A Baltimore Circuit Court jury has begun deliberations in the case of Eugene Dale, the 33-year-old man who is accused of raping 12-year-old Andrea Perry and shooting her in the back of her head two years ago.
The case went to the jury of six men and six women yesterday afternoon after prosecutor Donald J. Giblin brushed off defense suggestions that Dale was a victim of a shoddy police investigation.
"Let's get one thing straight here," Giblin said, holding up Andrea's picture. "You see this little girl here. Her name is Andrea Perry. She's the victim in this case. She was the one who got her brains blown out."
Dale is charged with first-degree murder and first-degree rape. Conviction could result in a sentence of death in the gas chamber.
Andrea Perry, who was a seventh-grader at Harlem Park Middle School, was taken into a trash-strewn alley in the 1800 block of W. Baltimore St., raped and shot once in the head on Oct. 12, 1988.
Donning a new gold-braided hairstyle, the girl was on her way home after walking her sister to a bus stop on the night she was killed.

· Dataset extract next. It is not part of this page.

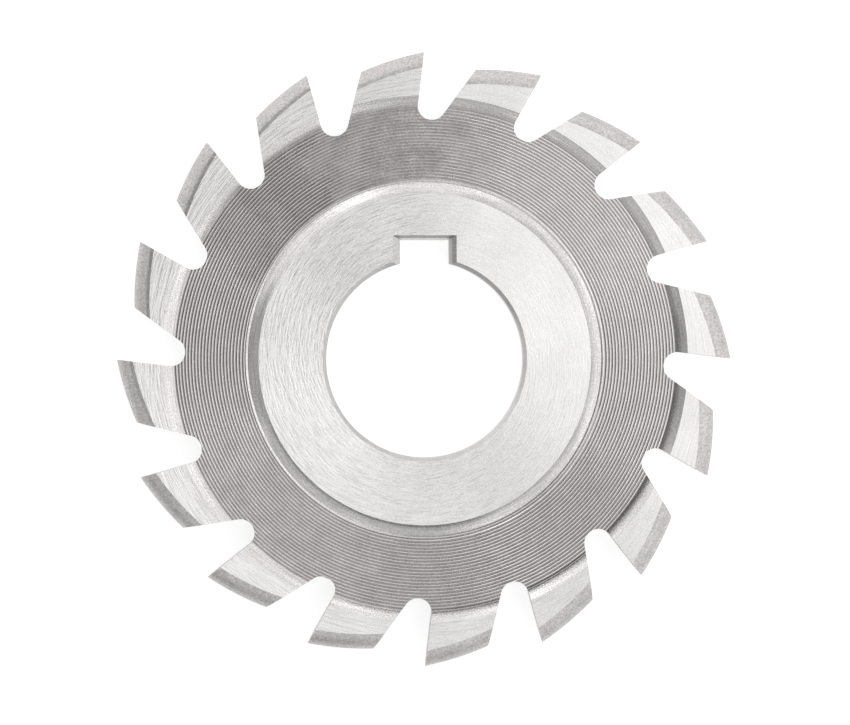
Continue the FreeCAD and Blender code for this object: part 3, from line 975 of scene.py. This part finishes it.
def studio_floor(look):
    """A wide floor that shows white to the camera and keeps a soft shadow."""
    mesh = bpy.data.meshes.new("studio_floor")
    corners = [(x * FLOOR_HALF, y * FLOOR_HALF, 0) for x, y in ((-1, -1), (1, -1), (1, 1), (-1, 1))]
    mesh.from_pydata(corners, [], [(0, 1, 2, 3)])
    floor = bpy.data.objects.new("studio_floor", mesh)
    floor.location.z = -FLOOR_DROP
    material = bpy.data.materials.new("studio_floor")
    material.use_nodes = True
    nodes = Nodes(material.node_tree)
    path = nodes.add("ShaderNodeLightPath").outputs
    seen = nodes.math("MAXIMUM", path["Is Camera Ray"], path["Is Transmission Ray"])
    strength = nodes.math("MAXIMUM", nodes.math("MULTIPLY", seen, FLOOR_GLOW_SEEN),
                          nodes.math("MULTIPLY", path["Is Glossy Ray"], FLOOR_GLOW_REFLECTED))
    glow = nodes.add("ShaderNodeEmission", {"Color": (*look.floor_colour, 1.0),
                                            "Strength": strength})
    matte = nodes.add("ShaderNodeBsdfDiffuse", {
        "Color": (FLOOR_GREY, FLOOR_GREY, FLOOR_GREY, 1.0)})
    both = nodes.add("ShaderNodeAddShader", {0: matte.outputs[0], 1: glow.outputs[0]})
    nodes.add("ShaderNodeOutputMaterial", {"Surface": both.outputs[0]})
    mesh.materials.append(material)
    return floor


# Softboxes round the cutter: degrees down from overhead, degrees round from the right, and
# the level, which is white at 1
SOFTBOXES = (
    (0, 0, 0.7), (25, 0, 0.86), (25, 45, 0.72), (25, 90, 0.06), (25, 135, 0.05), (25, 180, 0.06),
    (25, 225, 0.39), (25, 270, 0.34), (25, 315, 0.26),
    (50, 0, 0.87), (50, 45, 0.8), (50, 92, 0.86), (50, 132, 0.81), (50, 180, 0.31),
    (50, 225, 0.49), (50, 270, 0.48), (50, 315, 0.7),
    (75, 0, 0.52), (75, 45, 0.47), (75, 90, 0.66), (75, 135, 0.72), (75, 180, 0.36),
    (75, 315, 0.38),
)
SOFTBOX_DISTANCE = 0.7
SOFTBOX_HALF_HEIGHT = radians(12.5)
SOFTBOX_HALF_TURN = radians(22.5)
# They are as wide as on a ring this many degrees further down, which closes the gaps
SOFTBOX_WIDEN = 6
# The energy of each square metre at which a softbox is white
WHITE_ENERGY = 4


def softbox(scene, down, turn, level):
    """A soft lamp aimed at the cutter, unseen by the camera itself."""
    lamp = bpy.data.lights.new("softbox", "AREA")
    height = 2 * SOFTBOX_DISTANCE * tan(SOFTBOX_HALF_HEIGHT)
    if down:
        half_width = SOFTBOX_HALF_TURN * sin(radians(down + SOFTBOX_WIDEN))
        lamp.shape = "RECTANGLE"
        lamp.size = 2 * SOFTBOX_DISTANCE * tan(half_width)
        lamp.size_y = height
        area = lamp.size * lamp.size_y
    else:
        lamp.shape = "DISK"
        lamp.size = height
        area = pi * (height / 2) ** 2
    lamp.energy = WHITE_ENERGY * area * level
    box = bpy.data.objects.new("softbox", lamp)
    box.matrix_world = (Matrix.Rotation(radians(turn), 4, "Z")
                        @ Matrix.Rotation(radians(down), 4, "Y")
                        @ Matrix.Translation((0.0, 0.0, SOFTBOX_DISTANCE))
                        @ Matrix.Rotation(radians(90), 4, "Z"))
    box.visible_camera = False
    scene.collection.objects.link(box)


def studio_world(scene, look):
    """White to the camera, and an even low light on the steel."""
    world = bpy.data.worlds.new("studio")
    world.use_nodes = True
    nodes = Nodes(world.node_tree)
    path = nodes.add("ShaderNodeLightPath").outputs
    seen = nodes.math("MAXIMUM", path["Is Camera Ray"], path["Is Transmission Ray"])
    level = nodes.mix_value(seen, look.surround, 1.0)
    background = nodes.add("ShaderNodeBackground", {"Color": (1.0, 1.0, 1.0, 1.0),
                                                    "Strength": level})
    nodes.add("ShaderNodeOutputWorld", {"Surface": background.outputs[0]})
    scene.world = world


# The picture's width in pixels, and the size of one of them at the cutter
PICTURE_WIDTH = 850
PIXEL = 0.000081393
# Where the camera looks, in pixels right and up from the bore's axis
AIM = Vector((0.6, -3.43))
CAMERA_HEIGHT = 0.4
CAMERA_LEFT = 0.0135
CAMERA_ROLL = radians(-0.105)


def photo_camera(scene):
    """The camera stands straight above the face, a little to the left."""
    lens = bpy.data.cameras.new("camera")
    lens.sensor_fit = "HORIZONTAL"
    lens.lens = lens.sensor_width * CAMERA_HEIGHT / (PICTURE_WIDTH * PIXEL)
    lens.clip_start, lens.clip_end = 0.01, 20.0
    camera = bpy.data.objects.new("camera", lens)
    middle = (CAD_LOW.z + CAD_HIGH.z) / 2
    aim = (AIM * PIXEL).to_3d() + Vector((0.0, 0.0, middle))
    camera.location = aim + Vector((-CAMERA_LEFT, 0.0, CAMERA_HEIGHT))
    back = (camera.location - aim).normalized()
    right = Vector((0.0, 1.0, 0.0)).cross(back).normalized()
    square = Matrix((right, back.cross(right), back)).transposed()
    roll = Matrix.Rotation(CAMERA_ROLL, 3, "Z")
    camera.rotation_euler = (square @ roll).to_euler()
    scene.collection.objects.link(camera)
    scene.camera = camera


class CUTTER_OT_make_stage(bpy.types.Operator):
    """Make the floor, the soft light and the camera"""
    bl_idname = "cutter.make_stage"
    bl_label = "Studio stage"

    def execute(self, context):
        scene = context.scene
        look = scene.studio_look
        floor = studio_floor(look)
        scene.collection.objects.link(floor)
        studio_world(scene, look)
        for down, turn, level in SOFTBOXES:
            softbox(scene, down, turn, level * look.softboxes)
        photo_camera(scene)
        scene.view_settings.view_transform = "Standard"
        return {"FINISHED"}


class CUTTER_PT_panel(bpy.types.Panel):
    """The cutter's operators, sizes and colours"""
    bl_idname = "CUTTER_PT_panel"
    bl_label = "Convex radius cutter"
    bl_space_type = "VIEW_3D"
    bl_region_type = "UI"
    bl_category = "Cutter"

    def draw(self, context):
        layout = self.layout
        layout.operator(CUTTER_OT_make_cutter.bl_idname)
        layout.operator(CUTTER_OT_make_stage.bl_idname)
        for title, group in (("Sizes", context.scene.cutter_sizes),
                             ("Colours", context.scene.cutter_colours),
                             ("Studio", context.scene.studio_look)):
            layout.label(text=title)
            for name in group.__annotations__:
                layout.prop(group, name)


CLASSES = (CutterSizes, SteelColours, StudioLook, CUTTER_OT_make_cutter, CUTTER_OT_make_stage,
           CUTTER_PT_panel)


def register():
    for item in CLASSES:
        bpy.utils.register_class(item)
    bpy.types.Scene.cutter_sizes = bpy.props.PointerProperty(type=CutterSizes)
    bpy.types.Scene.cutter_colours = bpy.props.PointerProperty(type=SteelColours)
    bpy.types.Scene.studio_look = bpy.props.PointerProperty(type=StudioLook)


def unregister():
    del bpy.types.Scene.studio_look
    del bpy.types.Scene.cutter_colours
    del bpy.types.Scene.cutter_sizes
    for item in reversed(CLASSES):
        bpy.utils.unregister_class(item)


def main():
    register()
    bpy.ops.cutter.make_cutter()
    bpy.ops.cutter.make_stage()


if __name__ == "__main__":
    main()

Dale was in the alley off West Baltimore Street when the girl's body was found. Darryl Sydnor, who worked in the area, testified that Dale stopped him on the street and told him there was a body in the alley. Sydnor said Dale told him he heard a gunshot the night before.
A police ballistic expert testified that Dale's .32-caliber Harrington & Richardson revolver was used to kill Andrea Perry. Police found the gun -- hidden in a linen closet -- in Dale's home in the first block of S. Gilmor St.
DNA tests of the sperm found in the victim's body matched Dale's blood, genetic experts testified. Defense experts raised questions about the quality of the tests linking Dale to the alleged rape and the standards of the New York state lab, Life Codes Corp., which conducted them.
During closing arguments, prosecutor Ilene J. Nathan outlined a series of contradictory statements the defendant allegedly made to police and friends after Andrea Perry's death.
Rosalind Johnson, the woman who lived with Dale, testified that Dale had gone out about 10 p.m. on Oct. 12, 1988, to buy marijuana. Johnson said Dale returned more than an hour later and told her that he had seen a girl being dragged into an alley, but that he "didn't want to get involved."
Detectives testified that Dale told them that two men had borrowed his gun to "scare somebody" the night of the shooting and that he later heard a gunshot. Dale also tried to implicate Rosalind Johnson's brother, Rodney, telling detectives he had seen Rodney take the girl into the alley.
"On Oct. 13, 1988, the evidence started with Eugene Dale and it ends with Eugene Dale here in this courtroom," Nathan said.
Defense lawyer M. Cristina Gutierrez said the homicide investigation into the girl's death was sloppy -- based on hunches, guesses and assumptions. "They hid the truth," she said.
She tried to raise doubts about whether the Perry girl was raped. Dale would have to be convicted of murder and rape in order to be eligible for a death sentence. Prosecutor argued that Dale raped the girl and then killed her so she wouldn't identify him.
Moments before the case was given to the jurors, Giblin told them: "The defense in this case has been nothing but a smoke screen. Ladies and gentlemen, take the time to push away the smoke and look into the heart of the fire."